Last night I was listlessly watching the channel channel, the usual endless parade of crappy offerings scrolling round and round. Suddenly, a movie description yanked me out of my stupor. Something along the lines of “Chuck Norris as a Chicago cop trying to keep the evil sceptor out of the hands of the devil.” I underestimated what I was about to view, that’s for certain.
Hellbound turned out to be even better than it sounded.
For starters, it’s a circa 1993 Miami Vice rip off. Chuck Norris is Kung-fu Grip Chicago Cop Frank Shatter. His partner is the quintessential neatly dreadlocked, effeminate and non-threatening, endlessly wise-cracking Black man played by an “actor” named Calvin Levels. The IMDB links to a Calvin Levels who is most assuredly not the Calvin Levels in this movie, because that Calvin Levels is an older white actor while the Calvin Levels in Hellbound is none of those things.
Levels gets a lot of weird lines that are either cloying and ineffectual in-jokes about his character’s sexuality or just painfully bad writing, such as when he tells Norris that the reason he told him to turn left because “he was tired of (Norris) going straight all the time.”
So anyway, Shatter (Norris) and Jackson (Levels) are partners and for some reason they have to accompany the body of a murdered rabbi back to Jerusalem and answer some questions for the Israeli police. The biggest question, why a demon needed to go to Chicago in person to kill this rabbi, is never answered. Apparently, despite having loyal satanic minions, this particular demon is a bit of a control freak.
So Shatter and Jackson go off to Jerusalem, Jackson protesting all the way because, as a Black man, it’s cruel to make him miss the basketball playoffs. It’s necessary for Jackson to go because otherwise there’s no one to play the comic foil to the lovable pickpocket scamp they of course take under their wing. (And then forget about in the middle of a car chase – presumably the kid spends 45 minutes of the movie laying on the floor in the backseat of their car???)
But I’m getting ahead of myself. Jackson and Shatter go to Israel. Jackson is allowed to cart a priceless gold sceptor-top in his jacket pocket, despite the fact that it is the murder weapon. And a priceless and mysterious artifact. And the murder weapon. Did I mention that?
Now, of course, before they head off to Israel for much wackiness, they show the sceptor-top to a beautiful archeologist at The University, for reasons that are too stupid to bother to explain, but which do explain to us that it’s a priceless and mysterious artifact. She tells them that the sceptor belonged on the staff of a demon, but some monk broke the staff into 9 parts and buried it in 9 different holy places so that it could never be put back together – although the monk left a map that shows where each piece is located of course.

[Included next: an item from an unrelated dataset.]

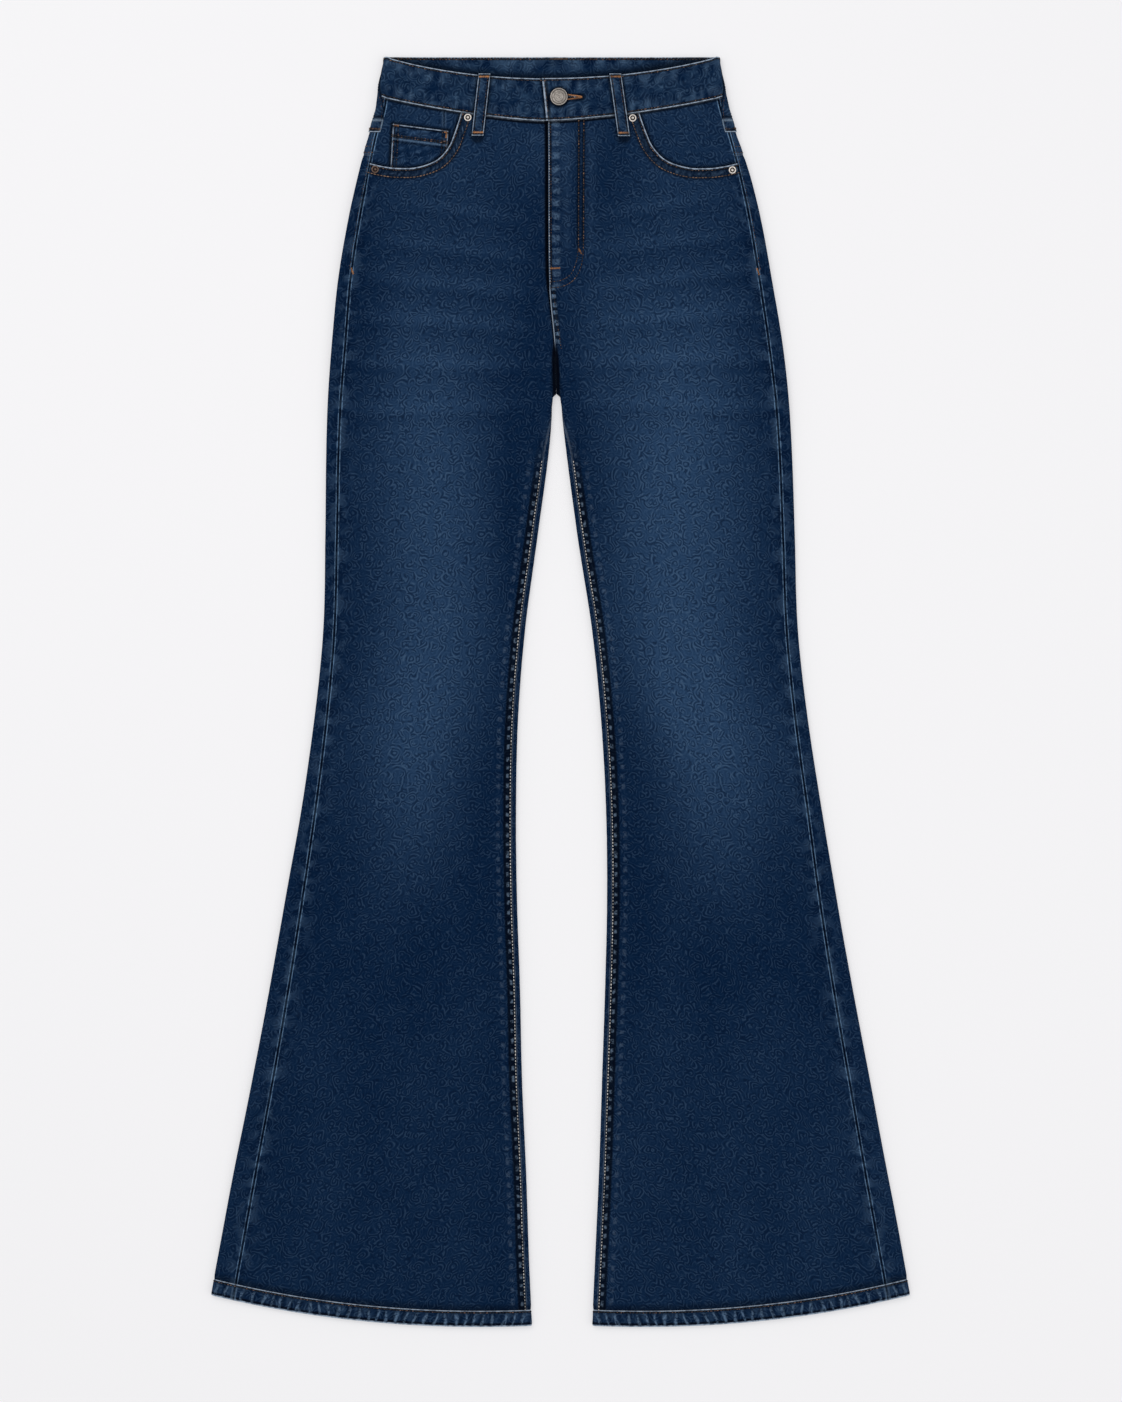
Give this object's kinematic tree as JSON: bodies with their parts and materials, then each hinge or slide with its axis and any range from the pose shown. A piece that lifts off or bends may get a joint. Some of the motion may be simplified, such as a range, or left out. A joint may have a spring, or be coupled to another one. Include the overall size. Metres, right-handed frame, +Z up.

She knows this because her boss, who is played by the guy who does the voice of the baby on The Family Guy just happens to specialize in this particular myth but he can’t talk to them because he’s on a dig in…Jerusalem.
You’ll never guess where that’s going.
So Shatter and Jackson go to Jerusalem, which is portrayed basically as Baghdad circa 1932 so that we can have much Indiana Jones type wackiness while the producers take advantage of the non-union ultra cheap labor, er, I mean, the authentic locations.
We learn that “flea market” is Israeli for “swap meet.” Really. But that’s not my favorite part of the movie. My favorite part is when Shatter and Jackson wait for the Jerusalem police department to close for the night, break in, disarm the police station’s night security guard and…
They wait for the police station to close. For the night. They break in to the police station, which is closed, for the night. The police station has a security guard.
Excuse me, I have to put my head down for a moment.
You know, what happens in this movie isn’t really important. What is important is that this film take it’s place at the right hand of the Exorcist II in the temple of Bad, Bad Movies. Although Hellbound lacks a drunk Richard Burton, James Earl Jones barfing up a leopard, or a gratuitous Linda Blair tap-dancing sequence, it is, nevertheless, a thing of great Badness.
This fine, fine film, incidentally, was directed by stuntman Aaron Norris, brother of Chuck Norris. What a wacky coincidence!